◆ **Do this**:
In the records below, locate the line containing "Break this object", then output that line and all later lines exactly, through the last one.

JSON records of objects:
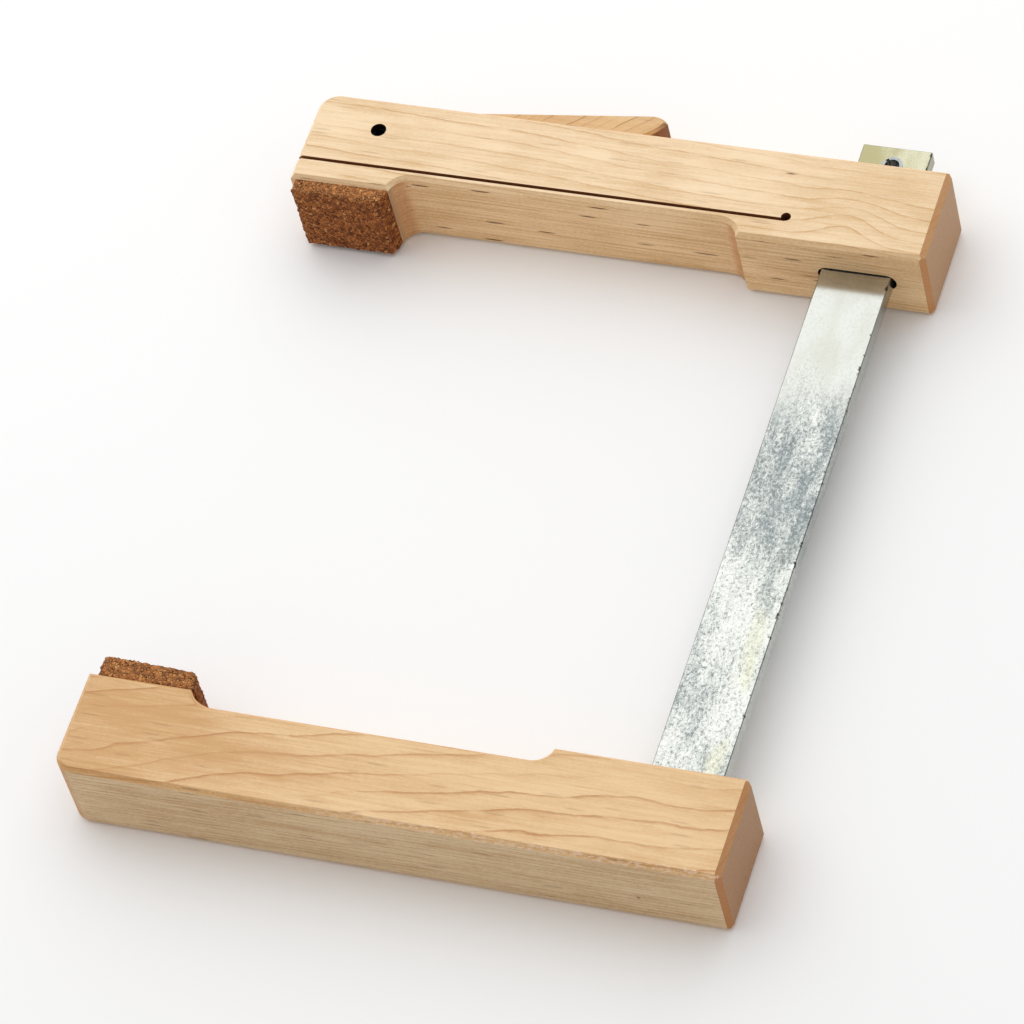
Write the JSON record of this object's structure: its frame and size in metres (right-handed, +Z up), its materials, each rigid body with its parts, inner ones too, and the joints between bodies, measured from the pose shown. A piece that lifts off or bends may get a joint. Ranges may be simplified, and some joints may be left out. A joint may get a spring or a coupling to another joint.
{
  "type": "cam clamp",
  "caption": "Light wooden bar clamp: cork-faced maple jaws on a flat steel bar, the sliding one closed by a cam lever that bends a sprung arm.",
  "frame": {"origin": "bottom centre of the whole clamp's box, with the clamp lying on one broad side and the sliding jaw where the picture shows it", "axes": "+X along the jaws from their tips to the heels that hold the bar, +Y along the bar from the fixed jaw to its free end, +Z up through the jaws' thickness"},
  "size_m": [0.185, 0.246, 0.0255],
  "materials": {
    "maple_pale": "planed, fine straight grain, light oil",
    "maple_warm": "planed, wavy flat-sawn grain, light oil",
    "maple_lever": "planed, diagonal grain, light oil",
    "cork": "granular agglomerated cork, matt",
    "zinc_steel": "zinc plated, mottled, slightly stained",
    "pin_steel": "rolled spring steel, zinc plated",
    "pin_black": "rolled spring steel, blackened"
  },
  "bodies": {
    "frame": {"bar": "zinc_steel", "bar_stop_pin": "pin_steel", "fixed_jaw": "maple_warm", "fixed_jaw_pins": "pin_steel", "fixed_cork_pad": "cork"},
    "slider": {"sliding_jaw": "maple_pale", "cam_pin": "pin_black"},
    "lever": {"cam_lever": "maple_lever"},
    "arm": {"sprung_arm": "maple_pale", "sliding_cork_pad": "cork"}
  },
  "joints": [
    {"name": "jaw_slide", "type": "slide", "parent": "frame", "child": "slider", "axis": [0, 1, 0], "range_m": [-0.157, 0.0036]},
    {"name": "cam_turn", "type": "hinge", "parent": "slider", "child": "lever", "pos_m": [-0.0723, 0.0984, 0.01275], "axis": [0, 0, 1], "range_deg": [0, 100]},
    {"name": "arm_flex", "type": "hinge", "parent": "slider", "child": "arm", "pos_m": [0.0322, 0.0831, 0.01275], "axis": [0, 0, 1], "range_deg": [0, 1.25], "stiffness_Nm_per_rad": 12}
  ],
  "couplings": [
    {"joint": "arm_flex", "follows": "cam_turn", "ratio": 0.0125}
  ]
}
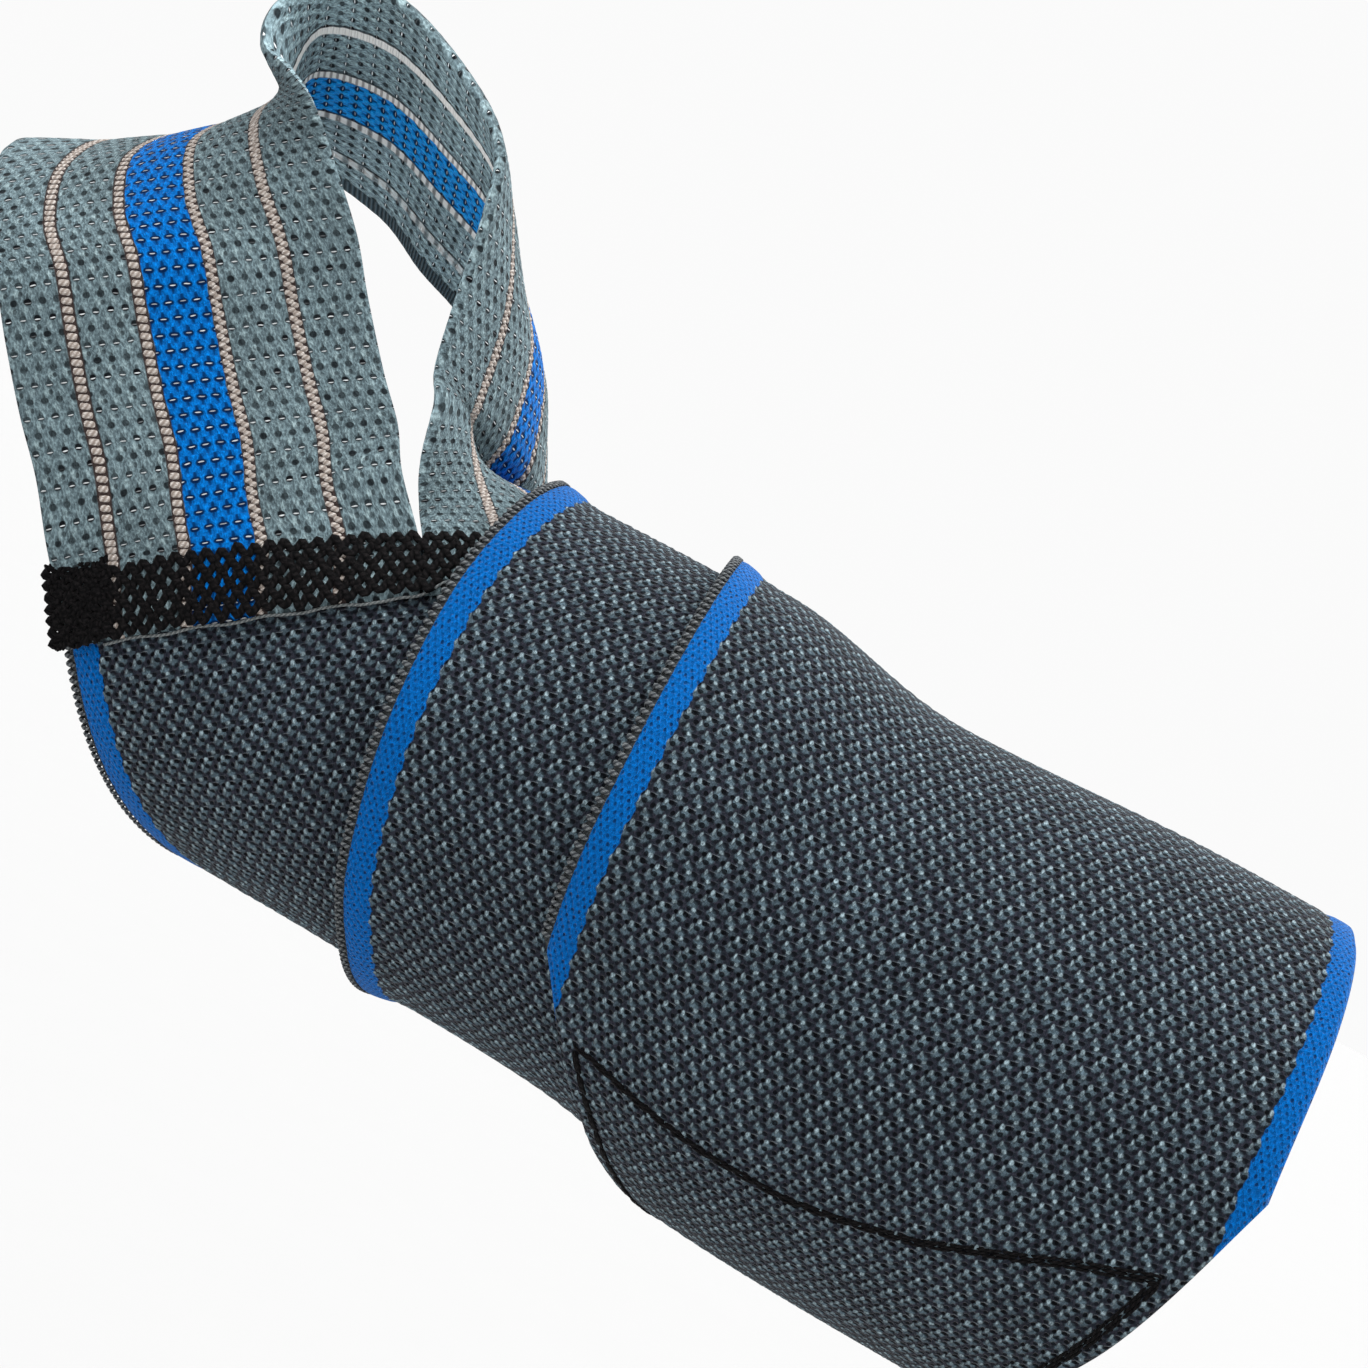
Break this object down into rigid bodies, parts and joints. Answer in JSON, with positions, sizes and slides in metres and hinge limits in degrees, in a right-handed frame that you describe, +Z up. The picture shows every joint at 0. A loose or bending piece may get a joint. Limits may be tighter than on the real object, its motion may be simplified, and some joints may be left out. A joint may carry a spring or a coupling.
{
  "type": "wrist wrap",
  "caption": "Elastic wrist wrap wound into an open sleeve, with a tapered closing tab and a striped thumb loop sewn to its first edge.",
  "frame": {"origin": "on the wrist's line, in the middle of the wound sleeve", "axes": "+X along the wrist towards the forearm, +Z up to the side where the thumb loop stands, -Y the side that the picture shows"},
  "size_m": [0.172, 0.0571, 0.1046],
  "materials": {
    "band_elastic": "dark slate-grey woven elastic with a blue stripe and grey overlock along its edges",
    "strap_elastic": "grey-green woven elastic with a blue centre stripe between pale ladder stitches",
    "hook_tape": "black hook tape"
  },
  "bodies": {
    "root": {"wrap_band": "band_elastic", "thumb_loop": "strap_elastic", "hook_patch": "hook_tape"}
  },
  "joints": []
}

◆ **Answer to the task**:
Break this object down into rigid bodies, parts and joints. Answer in JSON, with positions, sizes and slides in metres and hinge limits in degrees, in a right-handed frame that you describe, +Z up. The picture shows every joint at 0. A loose or bending piece may get a joint. Limits may be tighter than on the real object, its motion may be simplified, and some joints may be left out. A joint may carry a spring or a coupling.
{
  "type": "wrist wrap",
  "caption": "Elastic wrist wrap wound into an open sleeve, with a tapered closing tab and a striped thumb loop sewn to its first edge.",
  "frame": {"origin": "on the wrist's line, in the middle of the wound sleeve", "axes": "+X along the wrist towards the forearm, +Z up to the side where the thumb loop stands, -Y the side that the picture shows"},
  "size_m": [0.172, 0.0571, 0.1046],
  "materials": {
    "band_elastic": "dark slate-grey woven elastic with a blue stripe and grey overlock along its edges",
    "strap_elastic": "grey-green woven elastic with a blue centre stripe between pale ladder stitches",
    "hook_tape": "black hook tape"
  },
  "bodies": {
    "root": {"wrap_band": "band_elastic", "thumb_loop": "strap_elastic", "hook_patch": "hook_tape"}
  },
  "joints": []
}